Second, Collins argues that, because the jury was not asked to make a finding regarding the quantity of drugs, the district court could not impose any mandatory minimum sentence based on drug quantity. He contends that his sentence to the mandatory minimum provision of § 841(b)(1)(B) violates Apprendi v. New Jersey, 530 U.S. 466, 120 S.Ct. 2348, 147 L.Ed.2d 435 (2000). The Supreme Court recently held otherwise. See Harris v. United States, — U.S. -, 122 S.Ct. 2406, 2414, 153 L.Ed.2d 524 (2002) (“Apprendi said that any fact extending the defendant’s sentence beyond the maximum authorized by the jury’s verdict would have been considered an element of an aggravated crime — and thus the domain of the jury- — by those who framed the Bill of Rights.

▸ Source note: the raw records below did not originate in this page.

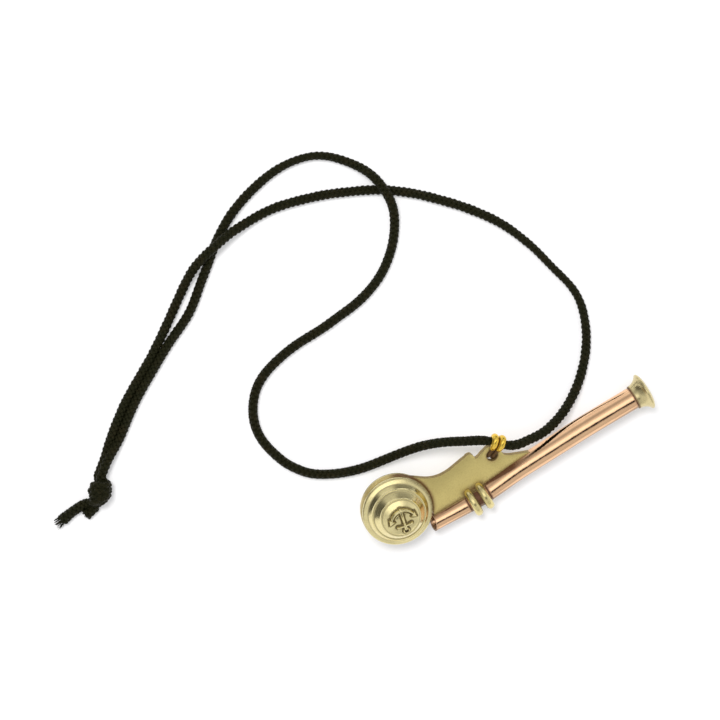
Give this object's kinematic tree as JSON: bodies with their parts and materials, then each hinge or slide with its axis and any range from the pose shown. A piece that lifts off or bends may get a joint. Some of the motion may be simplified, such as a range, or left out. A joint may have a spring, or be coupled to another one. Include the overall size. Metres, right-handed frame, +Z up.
{
  "type": "boatswain's call",
  "caption": "Boatswain's call in brass with a copper tube, stepped round buoy and flat keel, hung by a split ring on a knotted braided cord lanyard.",
  "frame": {"origin": "bottom centre of the overall box, on the surface the call and its lanyard lie on", "axes": "+X the longer side of the layout, towards the mouthpiece; +Z up, the shortest extent"},
  "size_m": [0.2142, 0.1404, 0.0211],
  "materials": {
    "keel_brass": "worn satin brass plate",
    "dome_brass": "polished brass, tarnish in the steps",
    "mouth_brass": "polished brass",
    "binding_brass": "polished brass wire",
    "gilt_brass": "bright gilt brass wire",
    "copper": null,
    "cord": "braided black cord"
  },
  "bodies": {
    "call": {"keel_plate": "keel_brass", "buoy_dome_front": "dome_brass", "buoy_dome_back": "dome_brass", "gun_tube": "copper", "mouthpiece": "mouth_brass", "binding_ring_a": "binding_brass", "binding_ring_b": "binding_brass"},
    "ring": {"split_ring": "gilt_brass"},
    "cord_near": {"cord_bight": "cord", "cord_left_near": "cord", "cord_right_near": "cord"},
    "cord_mid": {"cord_left_mid": "cord", "cord_right_mid": "cord"},
    "cord_end": {"cord_left_twin": "cord", "cord_right_twin": "cord", "cord_knot": "cord", "cord_tail_long": "cord", "cord_tail_short": "cord"}
  },
  "joints": [
    {"name": "ring_swing", "type": "hinge", "parent": "call", "child": "ring", "pos_m": [0.04921, -0.03552, 0.01083], "axis": [0.9469, -0.2087, -0.2446], "range_deg": [-25, 20]},
    {"name": "cord_lift", "type": "hinge", "parent": "call", "child": "cord_near", "pos_m": [0.05021, -0.03396, 0.01338], "axis": [0.9781, 0.2079, 0], "range_deg": [0, 90]},
    {"name": "cord_fold", "type": "hinge", "parent": "cord_near", "child": "cord_mid", "pos_m": [0.02769, -0.01877, 0.0014], "axis": [0.9363, 0.3511, 0], "range_deg": [0, 90]},
    {"name": "tail_fold", "type": "hinge", "parent": "cord_mid", "child": "cord_end", "pos_m": [-0.06147, 0.01608, 0.0014], "axis": [-0.8854, 0.4648, 0], "range_deg": [0, 90]}
  ]
}
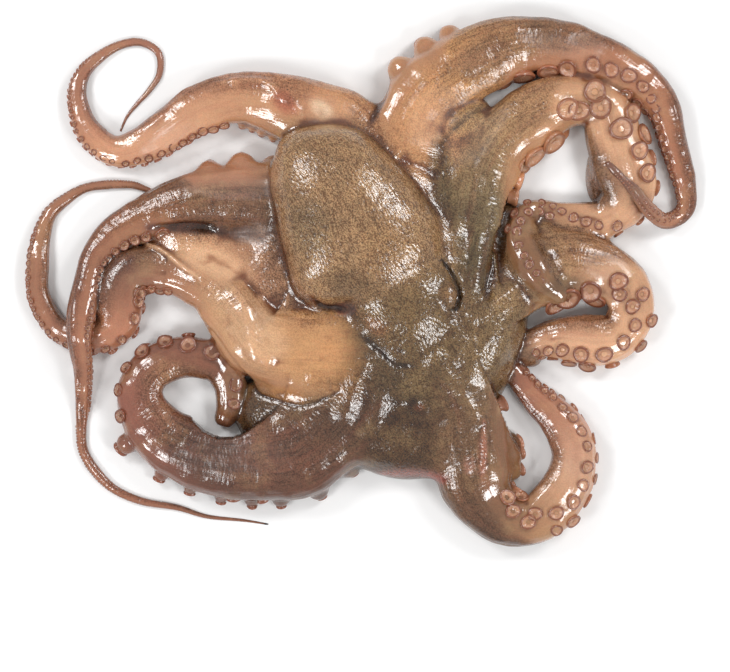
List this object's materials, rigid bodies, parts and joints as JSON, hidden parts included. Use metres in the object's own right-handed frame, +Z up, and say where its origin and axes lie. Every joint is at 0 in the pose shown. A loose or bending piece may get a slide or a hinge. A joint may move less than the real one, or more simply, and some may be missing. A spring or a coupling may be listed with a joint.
{
  "type": "whole octopus",
  "caption": "Whole raw octopus lying on its oral side, mantle flopped over the arm bases, arms spread and curled with rows of suckers.",
  "frame": {"origin": "middle of the footprint, on the surface the octopus lies on", "axes": "+X along the longest spread of the arms, +Z up from the surface, +Y from the lower arms towards the blunt end of the mantle"},
  "size_m": [0.5164, 0.4082, 0.068],
  "materials": {
    "octopus_skin": "wet, mottled olive brown above, pinkish tan on the arms' sides, with peach suckers"
  },
  "bodies": {
    "root": {"octopus": "octopus_skin"}
  },
  "joints": []
}
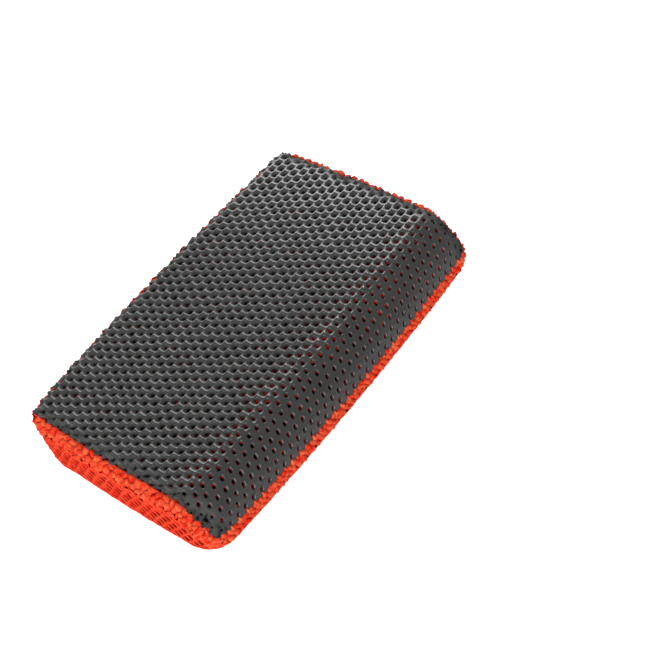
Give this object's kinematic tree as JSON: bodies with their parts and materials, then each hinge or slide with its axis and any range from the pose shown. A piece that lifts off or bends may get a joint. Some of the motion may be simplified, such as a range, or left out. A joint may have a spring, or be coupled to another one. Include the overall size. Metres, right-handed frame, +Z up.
{
  "type": "sponge rubbing block",
  "caption": "Foam hand block in a sewn mesh cover, with a coated holed working face that wraps round one long side.",
  "frame": {"origin": "centre of the block's footprint, on the plane it rests on", "axes": "+X along the block's length, -Y towards the rounded long side that the working panel wraps, +Z up out of the working face"},
  "size_m": [0.12, 0.075, 0.03],
  "materials": {
    "foam": "matt open-cell foam",
    "coating": "satin rubbery coating",
    "knit": "matt polyester knit",
    "mesh": "polyester air mesh",
    "stitching": "twisted polyester thread"
  },
  "bodies": {
    "root": {"foam_core": "foam", "clay_coating": "coating", "working_panel_knit": "knit", "mesh_cover": "mesh", "top_edge_seam": "stitching", "closing_seam": "stitching", "near_end_seam": "stitching", "far_end_seam": "stitching", "near_corner_seam": "stitching", "far_corner_seam": "stitching"}
  },
  "joints": []
}
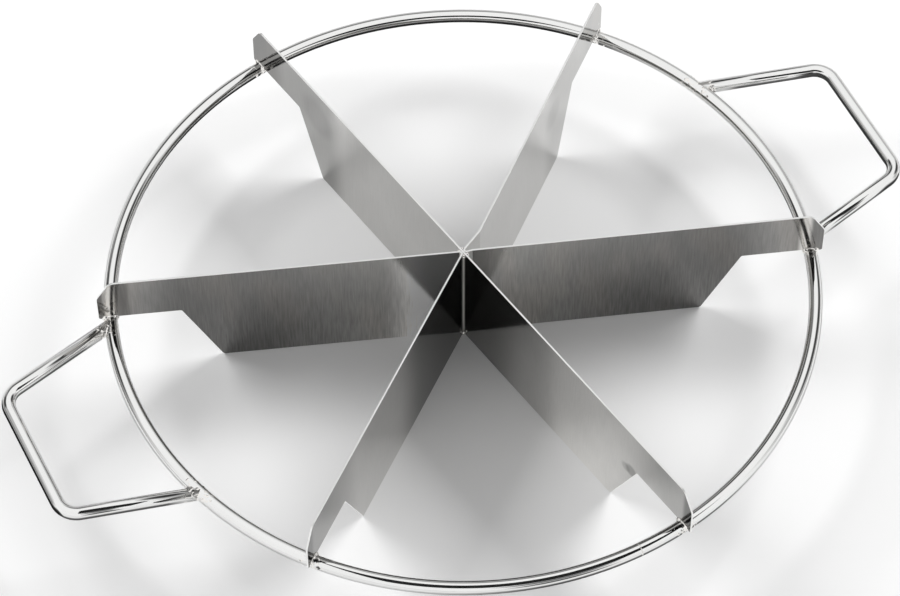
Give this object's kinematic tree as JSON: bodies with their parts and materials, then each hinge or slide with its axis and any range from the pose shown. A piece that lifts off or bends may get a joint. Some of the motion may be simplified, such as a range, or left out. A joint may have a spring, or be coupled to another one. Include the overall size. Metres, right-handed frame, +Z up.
{
  "type": "cake portion marker",
  "caption": "Wire ring with a bent wire handle on each side, crossed by stepped upright strips of sheet that meet in the middle, for pressing portion lines into a round cake.",
  "frame": {"origin": "on the hub's axis, on the plane that the lower edges of the wings stand on", "axes": "+Z up along the hub's axis; +X from the left handle to the right one"},
  "size_m": [0.347, 0.265, 0.05],
  "materials": {
    "wire": "drawn wire, polished bright",
    "sheet": "rolled sheet with a fine upright grain, nearly a mirror",
    "weld": "bare weld metal, dull and a little rough"
  },
  "bodies": {
    "root": {"ring": "wire", "left_handle": "wire", "right_handle": "wire", "straight_blade": "sheet", "left_bent_blade": "sheet", "right_bent_blade": "sheet", "handle_welds": "weld", "tip_welds": "weld", "hub_welds": "weld"}
  },
  "joints": []
}
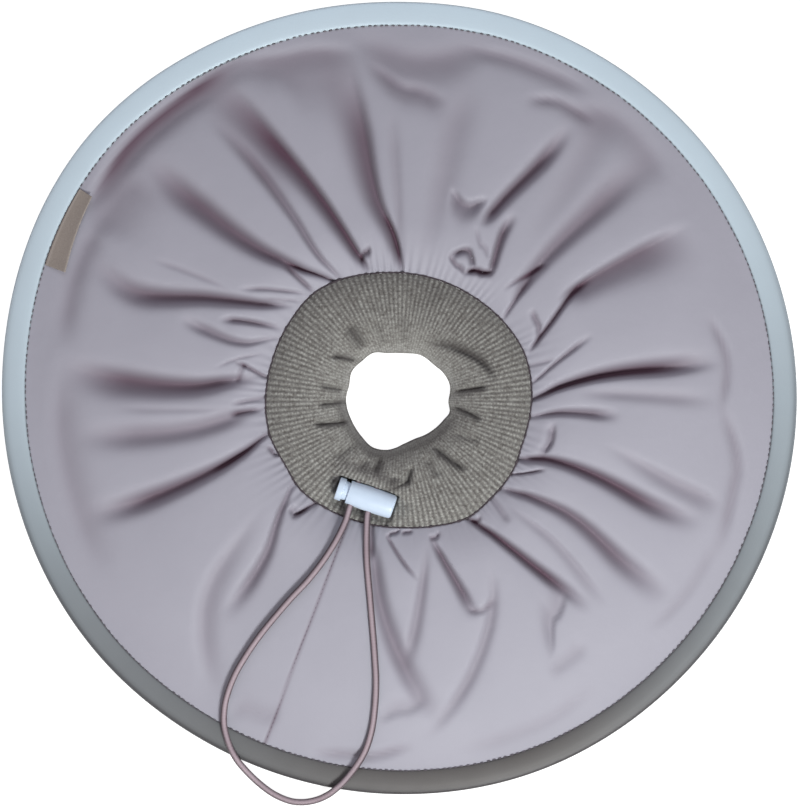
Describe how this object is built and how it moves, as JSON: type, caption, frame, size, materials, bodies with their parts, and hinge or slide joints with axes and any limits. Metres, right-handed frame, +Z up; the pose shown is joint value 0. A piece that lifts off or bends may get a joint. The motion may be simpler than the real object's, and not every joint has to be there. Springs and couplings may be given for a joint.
{
  "type": "soft pet recovery cone",
  "caption": "Soft recovery cone for a small pet, lying flat: gathered cloth wall with a reflective taped rim, rib-knit neck cuff, and a drawcord loop through a sprung cord lock.",
  "frame": {"origin": "on the floor under the middle of the rim", "axes": "+Z up through the neck hole, +Y away from the drawcord's loop, +X to the right of the cone seen from above with the loop nearest"},
  "size_m": [0.3613, 0.365, 0.0243],
  "materials": {
    "lilac_cloth": "smooth matte polyester cloth with a faint sheen",
    "silver_tape": "satin reflective tape",
    "grey_knit": "matte rib knit, grey melange",
    "mauve_cord": "smooth round elastic cord",
    "white_plastic": "semi-gloss moulded plastic",
    "taupe_ribbon": "matte woven ribbon"
  },
  "bodies": {
    "cone": {"shell_panel": "lilac_cloth", "rim_binding": "silver_tape", "neck_cuff": "grey_knit", "drawcord": "mauve_cord", "lock_barrel": "white_plastic", "side_label": "taupe_ribbon"},
    "button": {"lock_button": "white_plastic"}
  },
  "joints": [
    {"name": "button_press", "type": "slide", "parent": "cone", "child": "button", "axis": [0.9444, -0.3289, 0], "range_m": [0, 0.002], "stiffness_N_per_m": 600, "springref_m": -0.002}
  ]
}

The same cannot be said of a fact increasing the mandatory minimum (but not extending the sentence beyond the statutory maximum), for the jury’s verdict has authorized the judge to impose the minimum with or without the finding.”).
Third, Collins argues that the district court could not lawfully impose an increased mandatory minimum sentence based on his prior felony drug conviction, because the prior conviction was not alleged in the indictment or found by the jury beyond a reasonable doubt. We disagree. In Almendarez-Torres v. United States, 523 U.S. 224, 118 S.Ct. 1219, 140 L.Ed.2d 350 (1998), the Supreme Court held that the Constitution does not require the fact of a prior conviction to be treated as an element of the offense that must be charged in a grand jury indictment and found by a jury beyond a reasonable doubt. Id. at 239-47, 118 S.Ct. 1219. We have held that Apprendi did not overrule *103Almendarez-Torres. See United States v. Pacheco-Zepeda, 234 F.3d 411 (9th Cir. 2000) (as amended), cert. denied, 532 U.S. 966, 121 S.Ct. 1503, 149 L.Ed.2d 388 (2001).
Accordingly, the judgment of the district court is
AFFIRMED.
This disposition is not appropriate for publication and may not be cited to or by the courts of this circuit except as provided by Ninth Circuit Rule 36-3.